There’s a lot of problems in NLP that can be solved with other techniques. Let’s say you want to classify a number of reports from some agents in a company. You think in a neural network, of course, but then you see that all the agents write things in the same ad-hoc language. You realize that in any report, you always find the same words. Their language is small. Maybe a simple script with rules can give you a success rate of 70 percent. Maybe the client is OK with that 70 percent. And, if it gives you 65 percent, you can test the script, see what’s happening, open the hood, understand what the problem is, fix it, and maybe go up to 73 percent. I have worked on projects where I got near 83 percent with a rule finder script in datasets with small languages.

Instead of bringing an expensive, oversized brain, hoping for it to understand the rules of your client language, understand the rules yourself and script them—maybe it works. After all, what neural networks do is find rules. Maybe you can come up with a program that finds more rules than you. Maybe your rules can be stochastic or statistical or simply find some words here and there. Maybe Markov chains. Maybe ordering by the length of the words can give you something. Watch the data a lot, and patterns may appear.

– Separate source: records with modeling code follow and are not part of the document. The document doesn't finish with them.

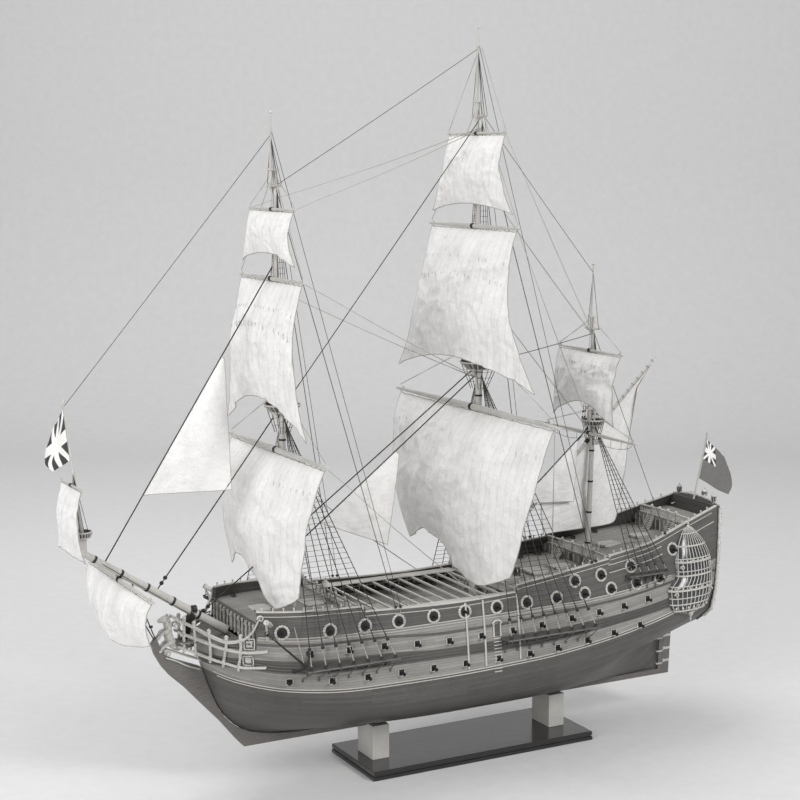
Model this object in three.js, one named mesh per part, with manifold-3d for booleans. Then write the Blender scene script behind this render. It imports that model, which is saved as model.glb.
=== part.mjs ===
// Model of a three-masted, three-decked sailing ship on a two-post stand.
// Millimetres, +Z up. The bow points to -X and the port side faces -Y.
// The origin is the centre of the base board's underside.
import * as THREE from 'three';
import { mergeVertices } from 'three/addons/utils/BufferGeometryUtils.js';
import Module from 'manifold-3d';

const wasm = await Module();
wasm.setup();

// ---------------------------------------------------------------- driving dimensions
const GAP = 0.3; // clearance between pieces that touch
const BEAM = 232; // greatest breadth of the hull
const WALL = 3; // thickness of the hull planking
const KEEL_THICK = 8;
const KEEL_BOTTOM = 63; // height of the keel's underside above the table
const KEEL_DEPTH = 9;
const FLOOR_Z = KEEL_BOTTOM + KEEL_DEPTH; // underside of the planking

const BASE = { length: 390, width: 144, height: 14, groove: 1.6, grooveLow: 5, grooveHigh: 7 };
const POST = { x: [-159, 157], length: 28, width: 50, slotDepth: 4 };

const SAIL_THICK = 0.8;
const DECK_THICK = 2.4;
const SHROUD_R = 0.8;

// Hull breaks, from the bow aft
const BEAK_X = -385; // beakhead bulkhead
const WAIST_X = -225; // after end of the forecastle
const QUARTER_X = 31; // quarterdeck break
const POOP_X = 208; // poop break
const ROYAL_X = 378; // poop royal break
const STEP = 2; // length of a step in the rail
const BEAK_RIM_Z = 233; // top of the bow ahead of the beakhead bulkhead
const TAFFRAIL_X = 444; // top of the stern
const TAFFRAIL_Z = 352;

// Rudder: a hinge line just aft of the sternpost
const RUDDER = { x: 383, low: 62, high: 139, noseR: 2.3, tailHalf: 1.5, tailLow: 395, tailHigh: 399 };

// Head: forward end, platform thickness, size of the carved rails and how far outboard they stand
const HEAD = { prowX: -476.6, plate: 2.2, railHalf: 1.4, railOut: 3.6 };
const BOWSPRIT = { steeve: 33.1, tip: [-612, 381], r: [6.6, 4.6] };

// Masts. Heights are above the table; lean is in degrees, positive aft.
const MASTS = {
  fore: {
    x: -308, z: 268, lean: 0.5, r: [6.2, 4.8], topZ: 552, capZ: 590, topR: [16, 26],
    topmast: { ahead: 10, r: [4, 3], heel: -8, treesZ: 874, capZ: 900 }, collar: -11,
    topgallant: { ahead: 17, r: [2.4, 1.1], truckZ: 981 },
  },
  main: {
    x: 15, z: 245, lean: 1.5, r: [6.8, 5.2], topZ: 595, capZ: 640, topR: [18, 29],
    topmast: { ahead: 10.6, r: [4.2, 3.1], heel: -8, treesZ: 974, capZ: 999 }, collar: -11,
    topgallant: { ahead: 18, r: [2.5, 1.1], truckZ: 1109 },
  },
  mizzen: {
    x: 228, z: 272, lean: 2, r: [4.6, 3.6], topZ: 492, capZ: 522, topR: [11, 18],
    topmast: { ahead: 7.8, r: [2.7, 2.1], heel: 2.4, treesZ: 645, capZ: 668 }, collar: -2.4,
    topgallant: { ahead: 12.6, r: [1.8, 0.9], truckZ: 752 }, poleInOne: true,
  },
};

const MAST_STEP_Z = 132; // height of the masts' heels

// Yards: height, half length and greatest radius
const YARDS = {
  fore_course: { z: 498, half: 174, r: 4.4 },
  fore_topsail: { z: 745, half: 113, r: 3.2 },
  fore_topgallant: { z: 843, half: 81, r: 2.2 },
  main_course: { z: 538, half: 243, r: 5 },
  main_topsail: { z: 813, half: 133, r: 3.5 },
  main_topgallant: { z: 951, half: 87, r: 2.4 },
  crossjack: { z: 480, half: 128, r: 2.9 },
  mizzen_topsail: { z: 613, half: 90, r: 2.3 },
};

// Square sails: half breadth at the foot, height of the clews, rise of the foot's arch, draught
const SAILS = {
  fore_course: { footHalf: 121, clewZ: 308, arch: 24, belly: 40, clewAhead: 8 },
  fore_topsail: { footHalf: 141, clewZ: 529, arch: 48, belly: 34 },
  fore_topgallant: { footHalf: 90, clewZ: 766, arch: 16, belly: 18 },
  main_course: { footHalf: 155, clewZ: 306, arch: 30, belly: 48, clewAhead: 4 },
  main_topsail: { footHalf: 204, clewZ: 582, arch: 34, belly: 40 },
  main_topgallant: { footHalf: 119, clewZ: 833, arch: 14, belly: 20 },
  mizzen_topsail: { footHalf: 84, clewZ: 502, arch: 30, belly: 22 },
};

const WALNUT = 0x55504a;
const OAK = 0x9b958b;
const SPAR = 0xd8d2c4;
const CLOTH = 0xe9e7e1;
const ROPE = 0x1c1b1a;
const EBONY = 0x151413;

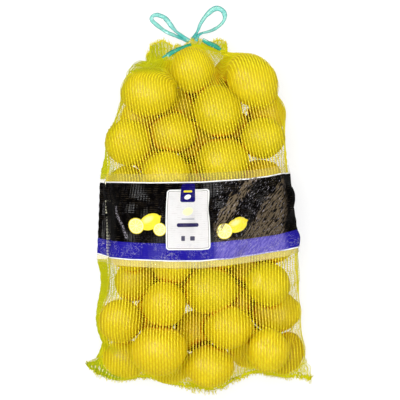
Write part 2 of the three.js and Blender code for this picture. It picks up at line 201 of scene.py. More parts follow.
# %% Camera
CAMERA_HEIGHT = 4.0
VIEW_WIDTH = 0.540
VIEW_LEVEL = 0.060
VIEW_CENTRE_Y = 0.0203
SENSOR_WIDTH = 36
FARTHEST_SEEN = 50

camera_data = bpy.data.cameras.new("camera")
camera_data.sensor_width = SENSOR_WIDTH
camera_data.lens = SENSOR_WIDTH * (CAMERA_HEIGHT - VIEW_LEVEL) / VIEW_WIDTH
camera_data.clip_end = FARTHEST_SEEN
camera = bpy.data.objects.new("camera", camera_data)
camera.location = (0, VIEW_CENTRE_Y, CAMERA_HEIGHT)
bpy.context.scene.collection.objects.link(camera)
bpy.context.scene.camera = camera
print(f"lens {camera_data.lens:.0f} mm")

# %% [markdown]
# ## The drawstring's loops
# The drawstring is one flat plastic tape. It comes out of the mouth in two places, comes down to the floor
# and lies there in two open loops. Their routes are the ones that the frame's solids follow, as points in
# millimetres. A rope simulation would move the loops elsewhere, so each is a smooth curve through chosen
# points, and its length is the cord's.

# %% Drawstring routes
LIE = 1.0  # height of the tape's middle where it lies on the floor
LOOP_LEFT = [
    (-18, 237.5, 24.5), (-24, 240.5, 21), (-30, 243, 15), (-36, 246, 8), (-42.3, 248.8, 3.4),
    (-49, 252.6, LIE), (-55, 257, LIE), (-61, 261.8, LIE), (-65.4, 266, LIE), (-66.6, 269.6, LIE),
    (-64.2, 272.6, LIE), (-60, 274, LIE), (-54.8, 273, LIE), (-49, 270.4, LIE), (-44.5, 266, LIE),
    (-40.8, 261, 2.2), (-37, 256, 6), (-32.5, 250.5, 12.5), (-27, 246, 20), (-20, 240.5, 26),
    (-15, 237, 28.5),
]
LOOP_RIGHT = [
    (-11, 237.6, 23), (-9.5, 240.5, 21), (-7.4, 244, 17), (-5, 248, 12), (-2.4, 254, 5.6), (0.2, 261, 1.8),
    (3.4, 266.5, LIE), (7.4, 272, LIE), (12.7, 277.4, LIE), (17.8, 281.2, LIE), (23, 283, LIE),
    (28.4, 281.6, LIE), (32.2, 278, LIE), (34, 273.2, LIE), (33.2, 267.6, LIE), (29.8, 262.2, LIE),
    (24.3, 257.4, LIE), (17.6, 253.4, 3), (10.5, 250.5, 8), (3.5, 248.5, 14), (-1.5, 245.5, 20),
    (-4, 240.8, 26), (-5.5, 236.8, 29.4),
]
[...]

When it comes to images, you can be sure that neural networks are the way to go. For sound, too, for finding patterns in 208 columns of numbers, neural networks for the win, of course. But language has something different—our brains are very good at finding patterns and meanings in it. We can teach a system how to understand text instead of working with a complex brain, hoping it learns to understand it by itself.

At the beginning of time, AI was all about algorithms. Fuzzy logic, expert systems, rule induction, etc. Neural networks started in that time, but with no powerful computers, they stayed in the world of theory, so the cheaper systems developed more. Maybe it’s time to look back and try the same kind of things, with a cheap CPU 1,000 times faster. Maybe you can come up with a very simple solution—maybe it will be cheaper, and the client will be happy.

Conclusion

For some kinds of problems in NLP, neural networks may not be the solution, especially in the business world. Depending on the problem, an algorithmic or a statistical solution can give you decent results and a happy client in a shorter time with a cheaper budget. Sometimes it's worth a try to go with simpler stuff and see what happens. Let neural networks alone sometimes. They will be OK—they will keep developing, and they eventually will make Sarah Connor fight for humanity with a rifle. OK, nobody wants that, and it won’t happen, but come on, Arnold Schwarzenegger in a leather jacket with sunglasses killing robots is awesome. After all, neural networks are awesome.